By contrast, after Mr. Trump fired Mr. Comey in May from his subsequent job as F.B.I. director and Mr. Rosenstein appointed Mr. Mueller as special counsel, Mr. Rosenstein invoked the regulation — meaning he retained supervisory control.
At the time, some Democrats greeted that arrangement with suspicion. They worried that Mr. Rosenstein — a Trump appointee who had helped with Mr. Trump’s firing of Mr. Comey by writing a memo criticizing Mr. Comey’s handling of the Hillary Clinton email investigation — would keep Mr. Mueller on a short leash.
During a June hearing, for example, Senator Kamala Harris, Democrat of California, pressed Mr. Rosenstein to instead create a more independent special counsel who could oversee himself, like Mr. Fitzgerald.
“Are you willing to do as has been done before?” she demanded.

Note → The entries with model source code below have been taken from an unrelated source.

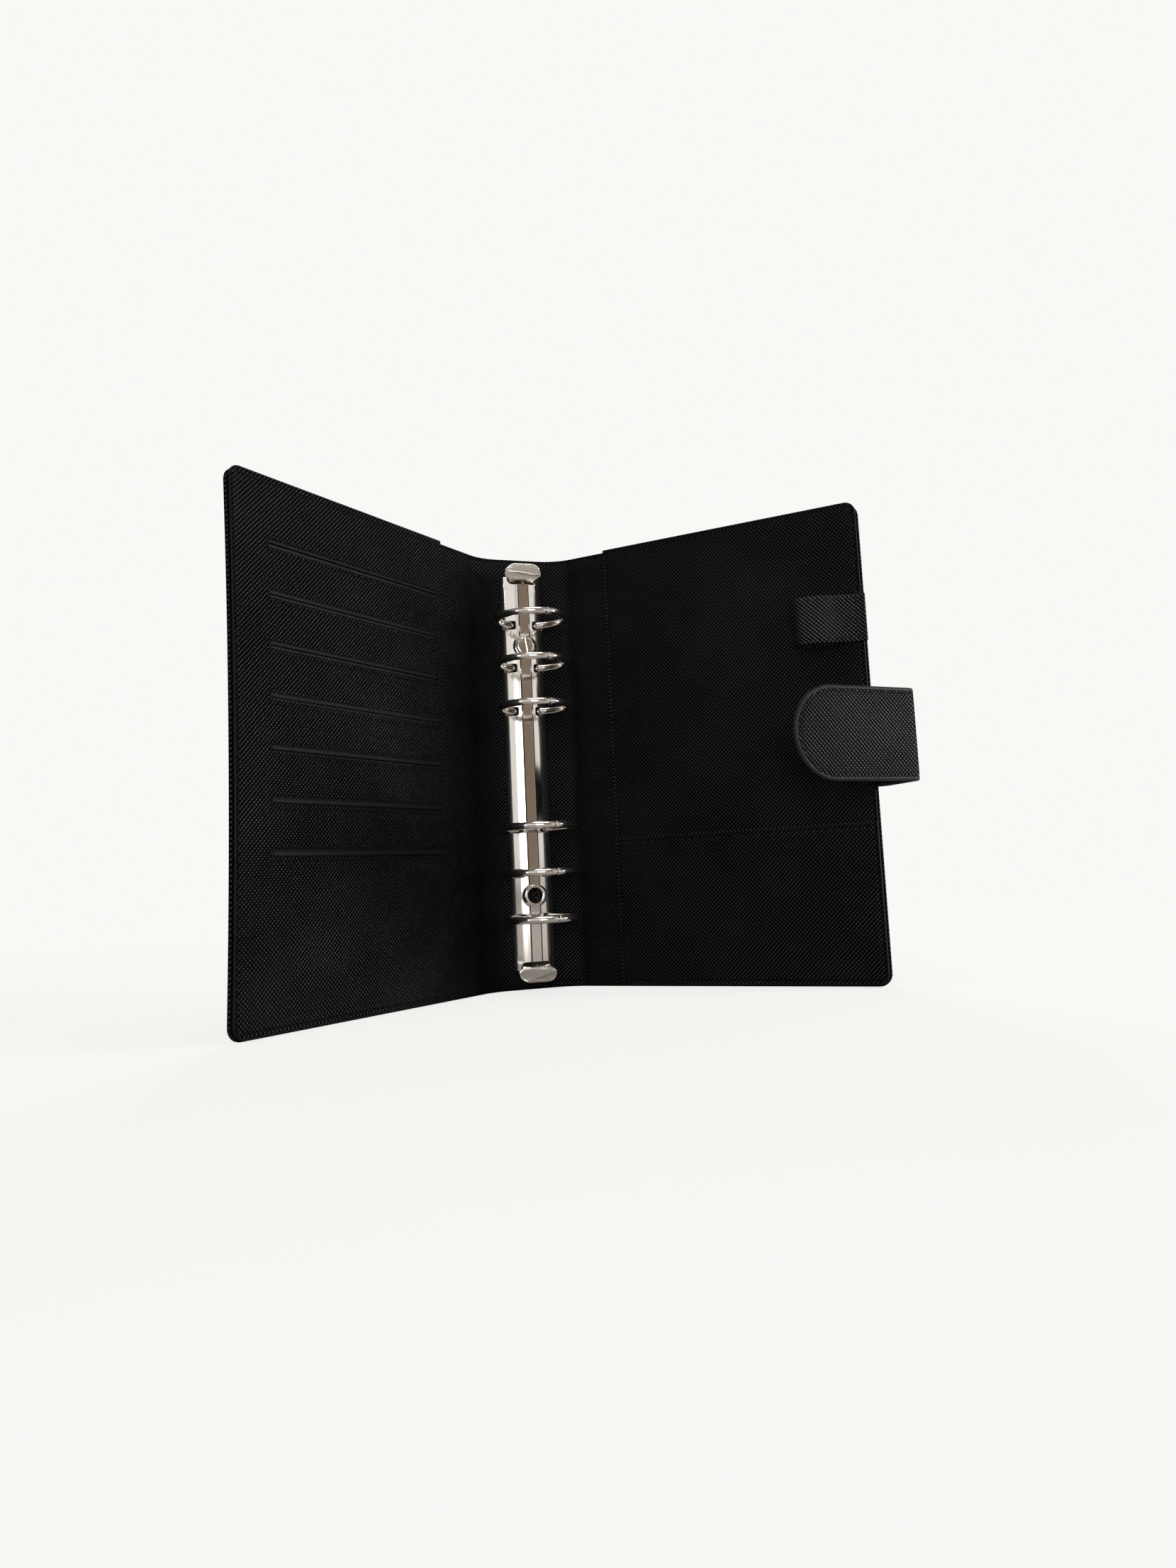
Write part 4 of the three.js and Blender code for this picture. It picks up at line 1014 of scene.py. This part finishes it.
def strap_point(t, out):
    """Section of the strap: t along its inner face, out away from the side that faces the cover."""
    s = COVER_REACH - STRAP_SEWN_LENGTH
    u = -COVER_DEPTH - 0.1
    turn = 0.0
    turns = (0.0, STRAP_BEND_ANGLE, 0.0, STRAP_FOLD_ANGLE, 0.0)
    left = t
    for index, (leg, bend) in enumerate(zip(STRAP_LEGS, turns)):
        last = index == len(STRAP_LEGS) - 1
        part = left if last else min(left, leg)
        if bend:
            radius = leg / bend
            swing = part / radius
            s += radius * (math.sin(turn + swing) - math.sin(turn))
            u += radius * (math.cos(turn) - math.cos(turn + swing))
            turn += swing
        else:
            s += part * math.cos(turn)
            u += part * math.sin(turn)
        left -= part
        if left <= 0:
            break
    return s + out * math.sin(turn), u - out * math.cos(turn)


def on_strap(t, out, z):
    s, u = strap_point(t, out)
    x, y = cover_point(BACK, s, u)
    return Vector((x, y, z)) * MM


def at_strap_fold(piece):
    start = on_strap(STRAP_FOLD_AT - 2.5, STRAP_THICKNESS / 2, 0)
    end = on_strap(STRAP_FOLD_AT + STRAP_LEGS[3] + 2.5, STRAP_THICKNESS / 2, 0)
    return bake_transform(piece)


def strap_edge(t, z):
    """Distance from the strap's edge."""
    radius = STRAP_WIDTH / 2
    middle = STRAP_BOTTOM + radius
    if t > STRAP_TOTAL - radius:
        return radius - math.hypot(t - STRAP_TOTAL + radius, z - middle)
    return min(z - STRAP_BOTTOM, STRAP_BOTTOM + STRAP_WIDTH - z, t)


def make_strap():
    radius = STRAP_WIDTH / 2
    top = STRAP_BOTTOM + STRAP_WIDTH
    outline = Outline(0, STRAP_TOTAL, STRAP_BOTTOM, top, radius - 0.01, 1.0)
    tip_lines = [STRAP_TOTAL - radius * (1 - k / 14) for k in range(15)]
    bend = [STRAP_LEGS[0] + STRAP_LEGS[1] * k / 8 for k in range(9)]
    fold = [STRAP_FOLD_AT + STRAP_LEGS[3] * k / 10 for k in range(11)]
    t_lines = merged(spaced(0, STRAP_TOTAL - radius, 4), bend, fold, tip_lines)
    z_lines = merged([STRAP_BOTTOM + radius * (1 + k / 14) for k in range(-14, 15)])

    def outer(t, z):
        edge = strap_edge(t, z)
        return STRAP_THICKNESS - 0.2 * bump(edge - STRAP_SEAM, 0.6)

    def inner(t, z):
        return 0.16 * bump(strap_edge(t, z) - STRAP_SEAM, 0.6)

    thick = STRAP_THICKNESS
    rim = [
        (2.6, inner), (STRAP_SEAM, inner), (STRAP_BAND, 0.06), (0.55, 0.1), (0.2, 0.28), (0.02, 0.65),
        (0.0, thick / 2), (0.02, thick - 0.65), (0.2, thick - 0.28), (0.55, thick - 0.1),
        (STRAP_BAND, thick - 0.06), (STRAP_SEAM, outer), (2.6, outer),
    ]
    bands = [0, 0, 1, 1, 1, 1, 1, 1, 1, 1, 0, 0]
    strap = slab(
        "strap", outline, t_lines, z_lines, rim, outer, inner, on_strap,
        [strap_leather, painted_edge], "strap_leather", bands=bands,
    )
    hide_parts("strap_base", "strap_flap")
    at_strap_fold(strap)

    seam = STRAP_SEAM
    turn_radius = radius - seam
    round_end = [
        (STRAP_TOTAL - radius + turn_radius * math.sin(a), STRAP_BOTTOM + radius - turn_radius * math.cos(a))
        for a in spaced(0, math.pi, math.pi / 24)
    ]
    run = [(seam, top - seam), (seam, STRAP_BOTTOM + seam), *round_end, (seam, top - seam)]
    stitches = threads(
        "strap_stitches", [(run, STRAP_THICKNESS - 0.12), (run, -0.1)], on_strap, "strap_leather",
        pitch=2.7, length=2.0, radius=0.2,
    )
    at_strap_fold(stitches)


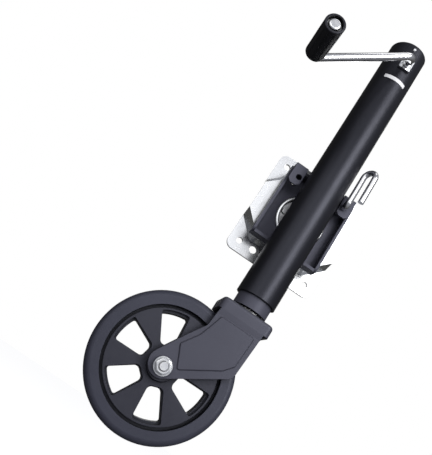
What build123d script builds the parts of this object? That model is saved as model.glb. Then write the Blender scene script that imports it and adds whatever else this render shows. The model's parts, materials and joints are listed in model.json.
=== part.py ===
from build123d import *
import math
import os

# Side-wind trailer tongue jack on a swing-away bolt-on bracket, with a caster wheel.
# Row frame, millimetres: the origin is the centre of the bracket's bolt pattern on its back face,
# +Z runs up the jack tube, +Y points out of the bracket's back face towards the trailer rail,
# +X points right, and the wheel trails towards -X.

os.makedirs("parts", exist_ok=True)

# ---------------------------------------------------------------- driving dimensions
AXIS_Y = -61.0                  # jack tube axis in front of the bracket's back face
AXLE_Z = -296.0                 # wheel axle height, jack wound in
AXLE_X = -61.0                  # caster trail
SHAFT_Z = AXLE_Z + 588.0        # crank shaft height

RUNNING = 0.05                  # radial clearance of a running fit
GAP = 0.3                       # gap between parts of different bodies

PLATE_WIDTH = 154.0
PLATE_HEIGHT = 181.0
PLATE_T = 4.5
PLATE_CORNER_R = 12.0
PLATE_RAISE = 17.5              # height of the raised band over the base sheet
BOLT_DX = 120.65                # 4-3/4 in bolt spacing across
BOLT_DZ = 146.05                # 5-3/4 in bolt spacing along the tube
BOLT_HOLE_D = 10.5
INNER_HOLE_D = 12.0
INNER_DX = 70.0

PIN_D = 9.5
PIN_X = 41.0                    # lock pin position from the pivot
PIN_Z = 48.5
PIN_STROKE = 7.0

SHEET_T = 4.0                   # channel and fork sheet
CHANNEL_HALF = 57.4
CHANNEL_BOTTOM = -60.0
CHANNEL_DEPTH = 20.6
WEB_FRONT = -26.4
WEB_BACK = -22.4
PIVOT_R = 37.0                  # hole in the web that turns on the retainer's hub

TUBE_OD = 60.3
TUBE_ID = 54.3
TUBE_BOTTOM = AXLE_Z + 146.0
TUBE_TOP = AXLE_Z + 628.0
LEG_OD = 52.4
LEG_ID = 46.6
LEG_BOTTOM = AXLE_Z + 127.2
LEG_TOP = AXLE_Z + 520.0

SHAFT_D = 12.7
CRANK_DX = -128.0               # grip axis from the shaft axis
CRANK_DZ = -111.0

GEAR_TEETH = 12
GEAR_MODULE = 2.4
SCREW_D = 19.0
SCREW_JOURNAL_D = 16.0
SCREW_TIP_D = 12.0
SEAT_Z = AXLE_Z + 550.0         # underside of the screw's bearing seat
SEAT_T = 4.0

WHEEL_R = 100.0
TYRE_INNER_R = 80.0
TYRE_HALF = 20.4
WINDOWS = 6
WINDOW_START = 48.0             # angle of the first window above +X
AXLE_D = 12.7
SLEEVE_D = 16.0
HUB_BUSH_D = 20.0
CHEEK_OUTER = 30.0              # outer face of each fork cheek from the tube axis

FORK_TOP = AXLE_Z + 123.0


def level(height):
    """Plane normal to the jack tube, centred on the tube axis."""
    return Plane(origin=(0, AXIS_Y, height))


def front(depth, x=0.0, z=0.0):
    """Plane facing the crank side, with local y up the tube."""
    return Plane(origin=(x, depth, z), x_dir=(1, 0, 0), z_dir=(0, -1, 0))


def sideways(x):
    """Plane facing +X, with local x along +Y and local y up the tube."""
    return Plane(origin=(x, 0, 0), x_dir=(0, 1, 0), z_dir=(1, 0, 0))


# ================================================================ bracket fixed to the trailer
BAND_HALF_TOP = 58.0            # half height of the raised band at its crest
BAND_HALF_FOOT = 66.0           # the same where it meets the base sheet
BAND_CUT_TOP = 101.0            # where the 45 degree corner cuts would cross the x axis, at the crest
BAND_CUT_FOOT = 115.0           # the same where they meet the base sheet
BAND_REACH = PLATE_WIDTH / 2
BAND_WALL = 4.0
CREST_Y = -PLATE_RAISE - PLATE_T
RIVET_CIRCLE_R = 28.5
RIVET_D = 6.0
RIVET_HEAD_D = 10.0
RIVET_HEAD_H = 2.5
RIVET_HEAD_TAPER = 20
LOCK_HOLE_R = PIN_D / 2 + 0.4


def band_outline(half_height, corner_cut, reach, inset=0.0):
    """Corner points of the raised band: flat above and below, 45 degree cuts towards the sides."""
    top = half_height - inset
    cut = corner_cut - inset * math.sqrt(2)
    return [
        (reach, reach - cut), (reach, cut - reach), (cut - top, top), (top - cut, top),
        (-reach, cut - reach), (-reach, reach - cut), (top - cut, -top), (cut - top, -top),
    ]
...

Mr. Rosenstein demurred. While noting that Mr. Bush could have fired Mr. Fitzgerald for any reason — so working under the regulation gave Mr. Mueller greater protection — he also said there were other complicated legal issues that led him to his decision. (One of the complexities may have been that Mr. Mueller was not a current Justice Department employee at the time of his appointment, unlike Mr. Fitzgerald in 2003, so Mr. Mueller most likely could not have been delegated attorney general supervisory powers, Mr. Katyal said.)
The anxieties of that period make it all the more striking that, 10 months later, Mr. Mueller’s team is stressing his subordination to Mr. Rosenstein to repel Mr. Manafort’s attack.
Still, several specialists cautioned that Mr. Mueller’s subordination could revert to a weakness if Mr. Trump were to fire Mr. Sessions or Mr. Rosenstein, putting someone else in charge of the special counsel.
Against that backdrop, Julie O’Sullivan, a Georgetown University law professor and a former federal prosecutor, worried about the lengths the filing went to in detailing Mr. Rosenstein’s approval for Mr. Mueller’s actions.
“Mueller’s lack of independence was viewed as a real problem, but now it’s a response to any attack on the indictment,” she said. “I do wonder, though, if he hasn’t put Rosenstein in additional jeopardy.”